Humans have already raised the planet's temperature by almost 0.8 degrees Celsius, and the results have been worse than scientists anticipated. Even if humans stopped adding carbon dioxide to the atmosphere tomorrow, atmospheric models estimate that the gases we have already emitted will raise global temperature by another 0.8 degrees Celsius. If the "final stage" comes when we have covered 90 percent of the distance to 2 degrees, we are almost there now.

Why red lines don't work. The problem with the Copenhagen Accord -- and the talks that have taken place since then -- is that it hasn't resulted in actions that will keep Earth's engine below its red line. Instead of easing our foot off the throttle, humans are burning more fossil fuels than ever.

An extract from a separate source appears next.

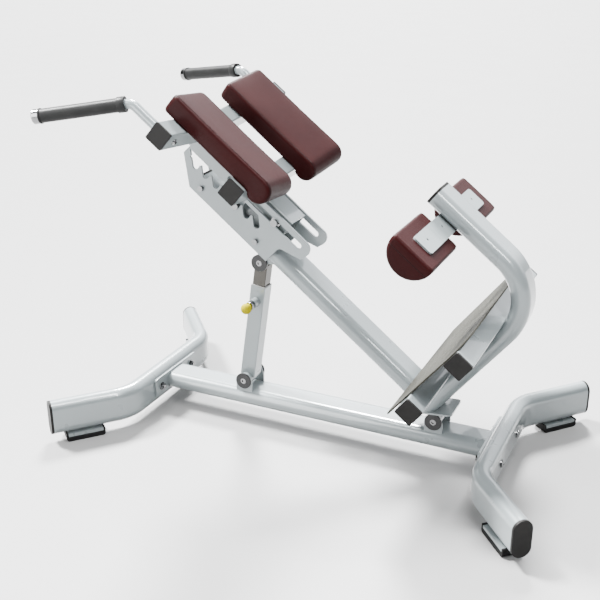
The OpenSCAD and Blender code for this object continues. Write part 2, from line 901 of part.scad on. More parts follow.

A study published last year in the Proceedings of the National Academy of Sciences provides experimental evidence that focusing on a specific goal -- say, 2 degrees -- can, paradoxically, lead to inaction. As long as there is any uncertainty, however slight, about where the threshold of danger lies -- or about the consequences for crossing that threshold -- self-interest encourages countries to keep on emitting even though collectively they are better off reducing their emissions.

The carrot and the stick. If line-drawing isn't particularly effective, what's the alternative? Here we can look to Obama's dual strategy on Iran: Squeeze Iran with tough economic sanctions while simultaneously extending an invitation to negotiate on specific actions to be taken. This two-pronged approach could work for climate, too: Squeeze carbon emitters with a carbon tax while simultaneously creating incentives for concrete progress on energy conservation and efficiency -- measurable by audits and inspections.

If we must draw a red line, it should be in an oil field, because only by leaving most of the planet's remaining fossil fuels underground can we hope to prevent dangerous warming. Netanyahu drew his red line on Iran's nuclear-enrichment program, "because these enrichment facilities are the only nuclear installations that we can definitely see and credibly target." We can't see greenhouse gases, and we can't see temperature, but we can see and target the atmosphere's carbon-enrichment facilities: power plants and drilling rigs and gas-guzzlers.

Targeting is what should have happened at the climate conference in Doha last year. More than three years have already passed since governments agreed that emissions must be reduced to keep global temperature increases below 2 degrees. Now the focus of the international response to climate change must shift from goals and pledges to sanctions and inspections. Setting the red line at 2 degrees does not work unless the game is changed so that the players become collaborators rather than competitors, and the consequences of failure are guaranteed. We cannot afford to let another year go by without significant action; 2013 must be the year that we shift gears, learn how to use the brakes, and save our planet from being damaged beyond repair.